ROLAND BARTHES


PHOTO: Arthur W. Wang




Bir görüntü - benim görüntüm – yaratılacak:

Acaba antipatik bir bireyden mi, yoksa iyi türden mi doğacağım? Ah, keşke fotoğraf üzerine klasik bir tuval üzerindeymiş gibi soylu bir anlatımla “çıkabilsem” –düşünceli, zeki, vb.! Kısacası (Titian tarafından) resmedilebilsem ya da (Cloet tarafından) çizilebilsem. Oysa fotoğrafın yakalamasını istediğim şey bir öykünme değil de bir manevi doku olduğu, ve Fotoğraf da en büyük portrecilerin ellerinde değilse pek de öyle hünerli bir şey olmadığı için, içeriden kabuğuma nasıl hükmedeceğimi bilemiyorum.

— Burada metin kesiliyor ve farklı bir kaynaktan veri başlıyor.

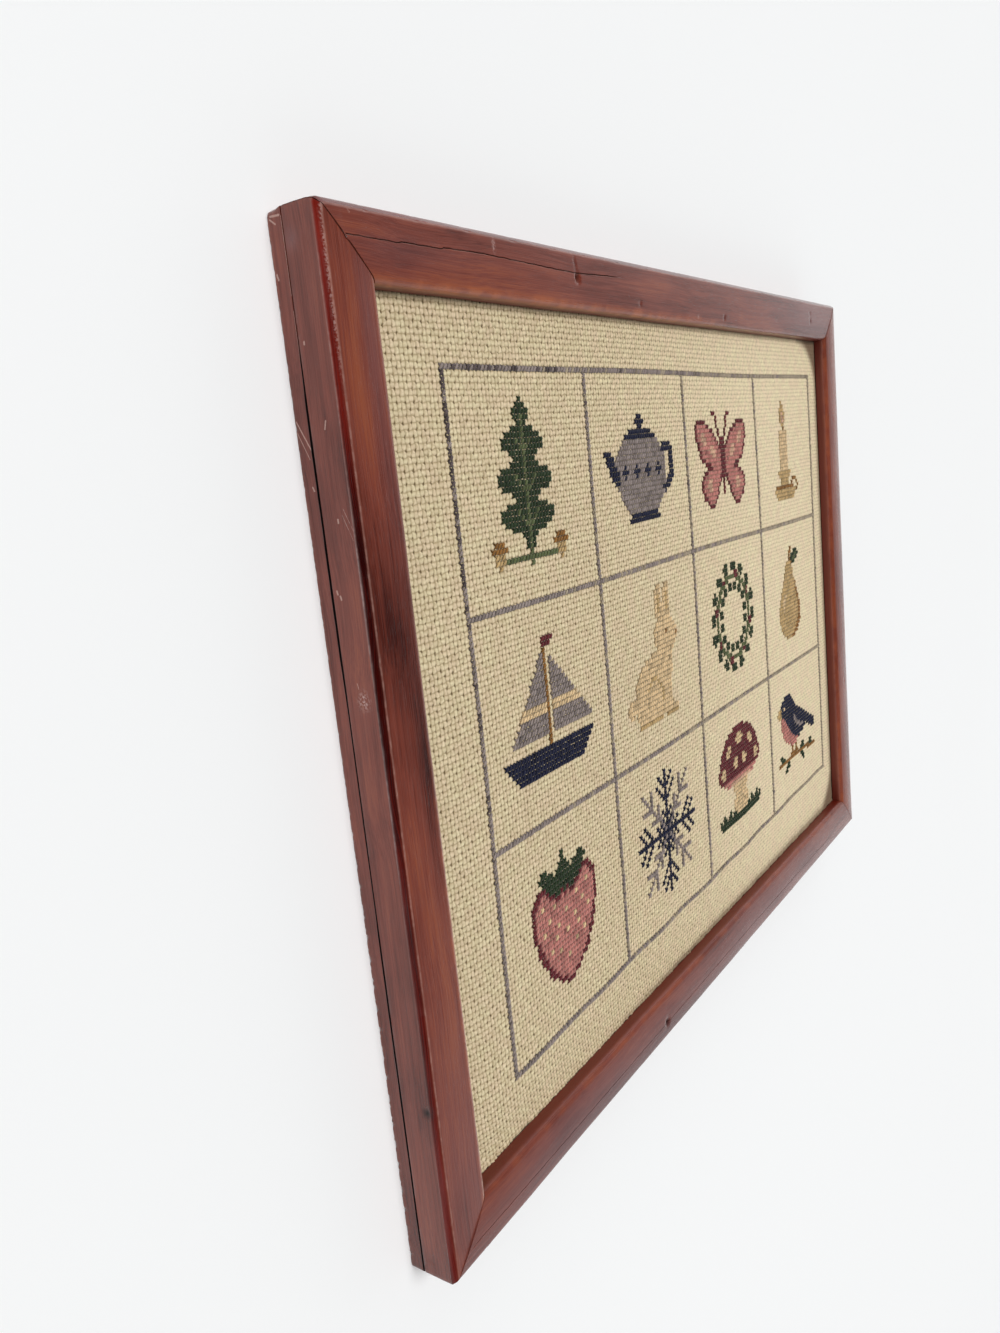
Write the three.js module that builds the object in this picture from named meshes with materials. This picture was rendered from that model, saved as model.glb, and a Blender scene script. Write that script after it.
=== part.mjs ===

Gözlerimden ve dudaklarımdan “tanımlanamaz” olduğu havasını verdiğim, ve benim doğamın tüm nitelikleri yanında bütün Fotoğraf ayininin keyiflenerek bilincimde olduğumu da gösterecek hafif bir gülümseyişin “dolaşmasına” karar veriyorum: kendimi bu toplumsal oyuna bırakıyor, poz veriyor, poz verdiğimi biliyor, poz verdiğimi bilmenizi istiyorum; ama (olacak iş değil ya) bu ek mesaj benim bireyselliğimin değerli özünü, her türlü resmin ötesinde benim ne olduğumu asla değiştirmemeli. Kısacası benim istediğim, bin bir tane değişken fotoğraf arasında itilip kakılan, yer ve yaşla değişen (hareketli) görüntümün her zaman (şu derin) “kendimle” çakışmasıdır. Oysa bunun tam tersini söylemek gerekir: “kendim” hiçbir zaman görüntümle çakışmaz;  çünkü ağır, hareketsiz ve inatçı olan görüntüm (toplum bu yüzden onu bırakmaz), hafif, bölünmüş ve dağılmış olansa “kendim” dir;  “kendim” şişeye kapanmış cin gibi yerinde duramaz: keşke fotoğraf bana hiçbir şey göstermeyen, doğal ve anatomik bir beden verebilseydi!


**

Eninde sonunda benim fotoğrafımda aradığım (ona bakışımı belirleyen “niyet”) Ölüm” dür: Ölüm, o fotoğrafın eidos’udur. Gariptir, bu yüzden fotoğrafım çekilirken hoş görebildiğim, sevdiğim, bana tanıdık gelen tek şey makinenin sesidir. Bana kalırsa Fotoğrafçı’nın organı gözü değil, (ki bu beni korkutur) parmağıdır: makinenin tetiğine ve plakaların metalik hareketine (makinede hala böyle şeyler varsa eğer) bağlı olan şey. Poz'un öldürücü katmanını yırtıveren bu metalik sesleri neredeyse şehvetle, Fotoğrafta tutkumun takıldığı asıl - ve tek - şeylermişçesine seviyorum. Zamanın sesi benim için hüzünlü değildir: çanları, saatleri severim - anımsadığım kadarıyla fotoğraf aletleri önceleri ince marangozluk ve hassas mekanizma tekniklerine bağlıydı: kısacası fotoğraf makineleri, görmenin saatleriydi; kim bilir belki de içimdeki çok yaşlı biri fotoğraf mekanizmasında hala o ağacın yaşayan sesini duyuyordur.